Prescriptions: Fees and Charges

(asked on 7th December 2015) - View Source

Question to the Department of Health and Social Care:

To ask the Secretary of State for Health, if he will make it his policy to exempt people with long-term serious conditions from prescription charges for repeated renewals of their medication.


Answered by
Alistair Burt Portrait
Alistair Burt
This question was answered on 15th December 2015

A person is entitled to apply for a medical exemption certificate exempting them from the prescription charge if they suffer from:


- a permanent fistula (including caecostomy, colostomy, laryngostomy, or ileostomy) requiring continuous surgical dressing or requires an appliance

- forms of hypoadrenalism (including Addison's disease) for which specific substitution therapy is essential

- diabetes insipidus or other forms of hypopituitarism

- diabetes mellitus (except where treatment of the diabetes is by diet alone)

- hypoparathyroidism

- myasthenia gravis

- myxoedema

- epilepsy requiring continuous anti-convulsive therapy

- continuing physical disability which prevents the patient from leaving their residence without the help of another person

- they are undergoing treatment for cancer, the effects of cancer or the effects of cancer treatment.

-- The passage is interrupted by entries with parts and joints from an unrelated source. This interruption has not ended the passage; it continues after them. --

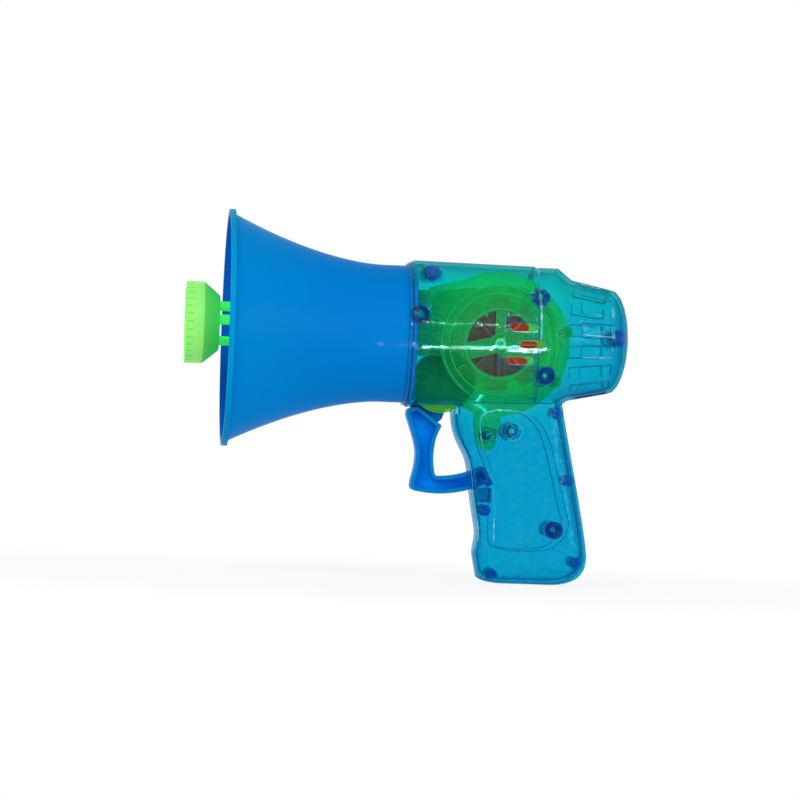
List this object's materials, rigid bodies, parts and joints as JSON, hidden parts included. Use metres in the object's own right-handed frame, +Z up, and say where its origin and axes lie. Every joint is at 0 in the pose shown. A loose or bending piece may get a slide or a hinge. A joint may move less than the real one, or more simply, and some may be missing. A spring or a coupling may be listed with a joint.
{
  "type": "bubble blower trumpet",
  "caption": "Hand-held bubble blower shaped like a trumpet: a squeezed trigger turns a geared fan that blows through a dip ring in the middle of a flared bell.",
  "frame": {"origin": "centre of the bell's mouth, on the bell's axis", "axes": "+X from the bell's mouth towards the rear knob, +Z up, +Y towards the far side of the picture, so the seam of the shell is the plane y = 0 and the handle hangs towards -Z"},
  "size_m": [0.1888, 0.1006, 0.1547],
  "materials": {
    "shell_teal": "clear moulded, glossy",
    "bell_blue": "moulded, glossy",
    "dip_green": "moulded, glossy",
    "tube_green": "clear moulded, glossy",
    "housing_lime": "clear moulded, glossy",
    "cover_lime": "clear moulded, glossy",
    "fan_red": "moulded, glossy",
    "steel": "drawn",
    "spring_steel": "drawn wire",
    "bush_brass": "turned",
    "gear_cream": "moulded",
    "gear_yellow": "moulded",
    "gear_white": "moulded",
    "plate_green": "moulded",
    "trigger_blue": "moulded, glossy"
  },
  "bodies": {
    "base": {"left_shell": "shell_teal", "right_shell": "shell_teal", "bell": "bell_blue", "dip_head": "dip_green", "air_tube": "tube_green", "blower_housing": "housing_lime", "blower_cover": "cover_lime", "fan_bushes": "bush_brass", "gear_axles": "steel", "gear_plate": "plate_green", "pivot_pin": "steel", "return_spring": "spring_steel", "shell_screws": "steel", "housing_screws": "steel", "cover_screws": "steel", "plate_screws": "steel"},
    "trigger": {"trigger": "trigger_blue"},
    "first_gear": {"first_gear": "gear_yellow"},
    "second_gear": {"second_gear": "gear_white"},
    "fan": {"impeller": "fan_red", "fan_shaft": "steel", "fan_pinion": "gear_cream"}
  },
  "joints": [
    {"name": "trigger_pull", "type": "hinge", "parent": "base", "child": "trigger", "pos_m": [0.092, 0, -0.02], "axis": [0, -1, 0], "range_deg": [0, 14], "stiffness_Nm_per_rad": 0.5, "springref_deg": -8.59, "deforming": ["return_spring"]},
    {"name": "first_gear_spin", "type": "hinge", "parent": "base", "child": "first_gear", "pos_m": [0.09912, 0, -0.00046], "axis": [0, -1, 0], "range_deg": [-47, 0]},
    {"name": "second_gear_spin", "type": "hinge", "parent": "base", "child": "second_gear", "pos_m": [0.1113, 0, 0.00896], "axis": [0, -1, 0], "range_deg": [0, 125]},
    {"name": "fan_spin", "type": "hinge", "parent": "base", "child": "fan", "pos_m": [0.11611, 0, -0.00269], "axis": [0, -1, 0], "range_deg": [-312, 0]}
  ],
  "couplings": [
    {"joint": "first_gear_spin", "follows": "trigger_pull", "ratio": -3.3333},
    {"joint": "second_gear_spin", "follows": "trigger_pull", "ratio": 8.8889},
    {"joint": "fan_spin", "follows": "trigger_pull", "ratio": -22.222}
  ]
}
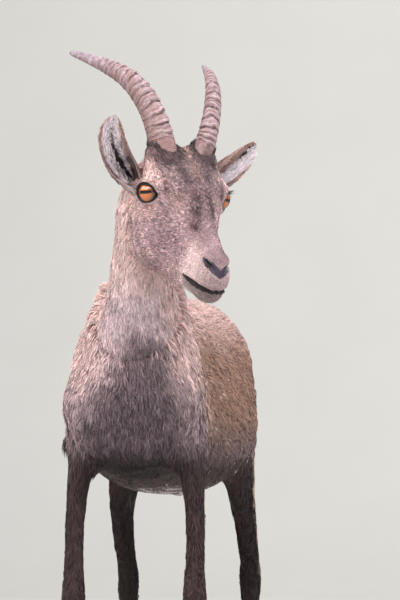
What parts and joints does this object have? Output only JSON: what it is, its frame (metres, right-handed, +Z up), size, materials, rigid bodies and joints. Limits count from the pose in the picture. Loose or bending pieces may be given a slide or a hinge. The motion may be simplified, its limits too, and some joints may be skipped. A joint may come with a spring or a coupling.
{
  "type": "alpine ibex",
  "caption": "Life-size standing female alpine ibex with ridged back-curving horns, cupped ears and cloven hooves, its head turned to its left.",
  "frame": {"origin": "on the floor, under the middle of the animal's bounding box", "axes": "+Z up, -Y the way the body points, +X towards the animal's own left"},
  "size_m": [0.3198, 0.9396, 1.0589],
  "materials": {
    "coat": "short dense grey-brown fur",
    "dark_coat": "short blackish brown fur",
    "horn": "ridged grey-brown horn, satin",
    "hoof": "dark hoof horn, worn satin",
    "eye": "amber iris under a clear wet cornea"
  },
  "bodies": {
    "root": {"torso": "coat", "neck": "coat", "head": "coat", "tail": "dark_coat", "eye_left": "eye", "ear_left": "coat", "horn_left": "horn", "eye_right": "eye", "ear_right": "coat", "horn_right": "horn", "fore_left_forearm": "coat", "fore_left_cannon": "dark_coat", "fore_left_pastern": "dark_coat", "fore_left_hoof_inner": "hoof", "fore_left_dewclaw_inner": "hoof", "fore_left_hoof_outer": "hoof", "fore_left_dewclaw_outer": "hoof", "fore_right_forearm": "coat", "fore_right_cannon": "dark_coat", "fore_right_pastern": "dark_coat", "fore_right_hoof_inner": "hoof", "fore_right_dewclaw_inner": "hoof", "fore_right_hoof_outer": "hoof", "fore_right_dewclaw_outer": "hoof", "hind_left_shank": "coat", "hind_left_cannon": "dark_coat", "hind_left_pastern": "dark_coat", "hind_left_hoof_inner": "hoof", "hind_left_dewclaw_inner": "hoof", "hind_left_hoof_outer": "hoof", "hind_left_dewclaw_outer": "hoof", "hind_right_shank": "coat", "hind_right_cannon": "dark_coat", "hind_right_pastern": "dark_coat", "hind_right_hoof_inner": "hoof", "hind_right_dewclaw_inner": "hoof", "hind_right_hoof_outer": "hoof", "hind_right_dewclaw_outer": "hoof"}
  },
  "joints": []
}
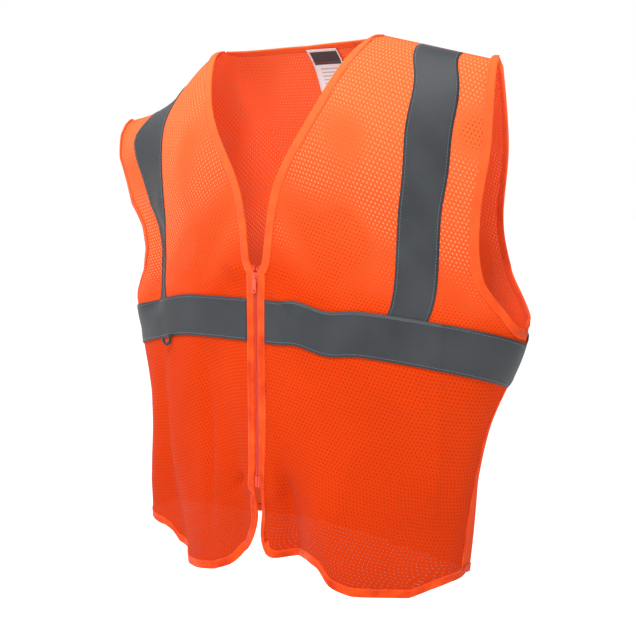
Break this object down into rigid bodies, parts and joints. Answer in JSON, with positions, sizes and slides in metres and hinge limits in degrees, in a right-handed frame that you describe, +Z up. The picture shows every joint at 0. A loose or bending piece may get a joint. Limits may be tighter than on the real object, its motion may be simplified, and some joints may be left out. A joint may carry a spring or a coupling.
{
  "type": "hi-vis work vest",
  "caption": "Sleeveless fluorescent orange mesh work vest with a V neck, a zip front, a reflective belt and reflective tapes over both shoulders",
  "frame": {"origin": "middle of the shoulder line at neck height, where the vest hangs from the shoulders", "axes": "+Z up, the front with the zip faces -Y, the wearer's left is +X"},
  "size_m": [0.5832, 0.2048, 0.6335],
  "materials": {
    "mesh": "open knitted polyester mesh, fluorescent orange, matte",
    "binding": "folded knitted polyester binding, fluorescent orange, slight sheen",
    "seam": "rolled orange seam with orange thread",
    "tape": "grey glass-bead reflective tape with a fine weave, stitched edges",
    "zip_tape": "woven orange zip tape",
    "zip_teeth": "moulded orange-pink nylon, satin",
    "zip_slider": "orange painted metal, slightly glossy",
    "label": "white satin woven label with a dark plain header",
    "loop": "black elastic cord"
  },
  "bodies": {
    "vest": {"back_panel": "mesh", "left_side_panel": "mesh", "right_side_panel": "mesh", "left_shoulder_seam": "seam", "right_shoulder_seam": "seam", "left_side_seam": "seam", "right_side_seam": "seam", "left_front_tape": "tape", "right_front_tape": "tape", "left_back_tape": "tape", "right_back_tape": "tape", "left_side_belt": "tape", "right_side_belt": "tape", "back_belt": "tape", "neck_binding": "binding", "left_armhole_binding": "binding", "right_armhole_binding": "binding", "left_hem_binding": "binding", "right_hem_binding": "binding", "back_hem_binding": "binding", "side_loop": "loop"},
    "left_front": {"left_front_panel": "mesh", "left_belt": "tape", "left_front_binding": "binding", "left_zip_tape": "zip_tape", "left_zip_coil": "zip_teeth", "left_top_stop": "zip_teeth", "insertion_pin": "zip_teeth"},
    "right_front": {"right_front_panel": "mesh", "right_belt": "tape", "right_front_binding": "binding", "right_zip_tape": "zip_tape", "right_zip_coil": "zip_teeth", "right_top_stop": "zip_teeth", "retainer_box": "zip_teeth"},
    "slider": {"slider": "zip_slider"},
    "pull_tab": {"pull_tab": "zip_slider"},
    "label": {"neck_label": "label"}
  },
  "joints": [
    {"name": "left_front_open", "type": "hinge", "parent": "vest", "child": "left_front", "pos_m": [0.08, -0.095, -0.08], "axis": [-0.1848, -0.0622, 0.9808], "range_deg": [0, 60]},
    {"name": "right_front_open", "type": "hinge", "parent": "vest", "child": "right_front", "pos_m": [-0.08, -0.095, -0.08], "axis": [-0.1848, 0.0622, -0.9808], "range_deg": [0, 60]},
    {"name": "zip_slide", "type": "slide", "parent": "left_front", "child": "slider", "axis": [0, 0, 1], "range_m": [-0.228, 0]},
    {"name": "pull_swing", "type": "hinge", "parent": "slider", "child": "pull_tab", "pos_m": [0, -0.0847, -0.2704], "axis": [-1, 0, 0], "range_deg": [0, 160]},
    {"name": "label_lift", "type": "hinge", "parent": "vest", "child": "label", "pos_m": [0.018, 0.0285, -0.0175], "axis": [-1, 0, 0], "range_deg": [0, 70]}
  ]
}
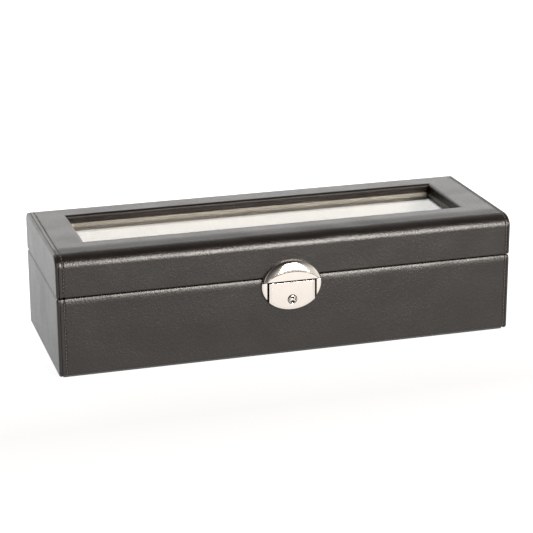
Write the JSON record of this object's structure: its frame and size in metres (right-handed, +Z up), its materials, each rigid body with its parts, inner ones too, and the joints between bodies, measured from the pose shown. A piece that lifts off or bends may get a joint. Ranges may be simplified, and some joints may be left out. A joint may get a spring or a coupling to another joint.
{
  "type": "watch box",
  "caption": "Long leather-covered box with a glazed lid hinged along the back, an oval push-button lock and a row of watch cushions.",
  "frame": {"origin": "centre of the flat underside, on the surface that the box rests on", "axes": "+X along the length, to the right seen from the front; +Y towards the hinges at the back; +Z up"},
  "size_m": [0.32, 0.1221, 0.084],
  "materials": {
    "leather": "fine pebbled grain, near black, slight sheen",
    "board": "raw fibreboard",
    "lining": "cream suede cloth",
    "cushion": "cream suede cloth, padded",
    "bottom_cloth": "black felt",
    "glass": "clear float glass",
    "nickel": "polished nickel plate",
    "steel": "plated steel"
  },
  "bodies": {
    "base": {"base_floor_board": "board", "base_front_board": "board", "base_back_board": "board", "base_left_board": "board", "base_right_board": "board", "base_front_leather": "leather", "base_back_leather": "leather", "base_left_leather": "leather", "base_right_leather": "leather", "bottom_cloth": "bottom_cloth", "floor_lining": "lining", "base_lining": "lining", "divider_1": "lining", "divider_2": "lining", "divider_3": "lining", "divider_4": "lining", "divider_5": "lining", "lock_body": "nickel", "latch_pin": "steel", "button_spring": "steel", "hinge_1_base_leaf": "steel", "hinge_1_pin": "steel", "hinge_1_base_screw_1": "steel", "hinge_1_base_screw_2": "steel", "hinge_2_base_leaf": "steel", "hinge_2_pin": "steel", "hinge_2_base_screw_1": "steel", "hinge_2_base_screw_2": "steel"},
    "lid": {"lid_front_board": "board", "lid_back_board": "board", "lid_left_board": "board", "lid_right_board": "board", "lid_top_board": "board", "lid_wrap_leather": "leather", "lid_left_leather": "leather", "lid_right_leather": "leather", "glass_pane": "glass", "glass_frame": "lining", "lid_lining": "lining", "lock_lid_plate": "nickel", "lock_hook": "steel", "hinge_1_lid_leaf": "steel", "hinge_1_lid_screw_1": "steel", "hinge_1_lid_screw_2": "steel", "hinge_2_lid_leaf": "steel", "hinge_2_lid_screw_1": "steel", "hinge_2_lid_screw_2": "steel"},
    "button": {"push_button": "nickel"},
    "key": {"key_cylinder": "nickel"},
    "latch": {"latch_lever": "steel"},
    "cushion_1": {"cushion_1": "cushion"},
    "cushion_2": {"cushion_2": "cushion"},
    "cushion_3": {"cushion_3": "cushion"},
    "cushion_4": {"cushion_4": "cushion"},
    "cushion_5": {"cushion_5": "cushion"},
    "cushion_6": {"cushion_6": "cushion"}
  },
  "joints": [
    {"name": "lid_hinge", "type": "hinge", "parent": "base", "child": "lid", "pos_m": [0, 0.0585, 0.05575], "axis": [-1, 0, 0], "range_deg": [0, 100]},
    {"name": "button_press", "type": "slide", "parent": "base", "child": "button", "axis": [0, 1, 0], "range_m": [0, 0.0018], "stiffness_N_per_m": 900, "springref_m": -0.001},
    {"name": "key_turn", "type": "hinge", "parent": "button", "child": "key", "pos_m": [0, -0.0584, 0.0405], "axis": [0, -1, 0], "range_deg": [0, 90]},
    {"name": "latch_swing", "type": "hinge", "parent": "base", "child": "latch", "pos_m": [0, -0.0521, 0.043], "axis": [1, 0, 0], "range_deg": [0, 13]},
    {"name": "cushion_1_lift", "type": "slide", "parent": "base", "child": "cushion_1", "axis": [0, 0, 1], "range_m": [0, 0.024]},
    {"name": "cushion_2_lift", "type": "slide", "parent": "base", "child": "cushion_2", "axis": [0, 0, 1], "range_m": [0, 0.024]},
    {"name": "cushion_3_lift", "type": "slide", "parent": "base", "child": "cushion_3", "axis": [0, 0, 1], "range_m": [0, 0.024]},
    {"name": "cushion_4_lift", "type": "slide", "parent": "base", "child": "cushion_4", "axis": [0, 0, 1], "range_m": [0, 0.024]},
    {"name": "cushion_5_lift", "type": "slide", "parent": "base", "child": "cushion_5", "axis": [0, 0, 1], "range_m": [0, 0.024]},
    {"name": "cushion_6_lift", "type": "slide", "parent": "base", "child": "cushion_6", "axis": [0, 0, 1], "range_m": [0, 0.024]}
  ],
  "couplings": [
    {"joint": "latch_swing", "follows": "button_press", "rad_per_m": 125}
  ]
}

There are no plans to change this list.


Other extensive exemption arrangements are in place, in England, including those based on income, which support those who cannot afford to pay for their prescriptions. For those who need multiple prescriptions and do not qualify for exemption, Prescription Prepayment Certificates (PPC) can be purchased, which allow someone to claim as many prescriptions as needed. A 12 month PPC costs £104 and benefits anyone who needs 13 or more prescriptions a year.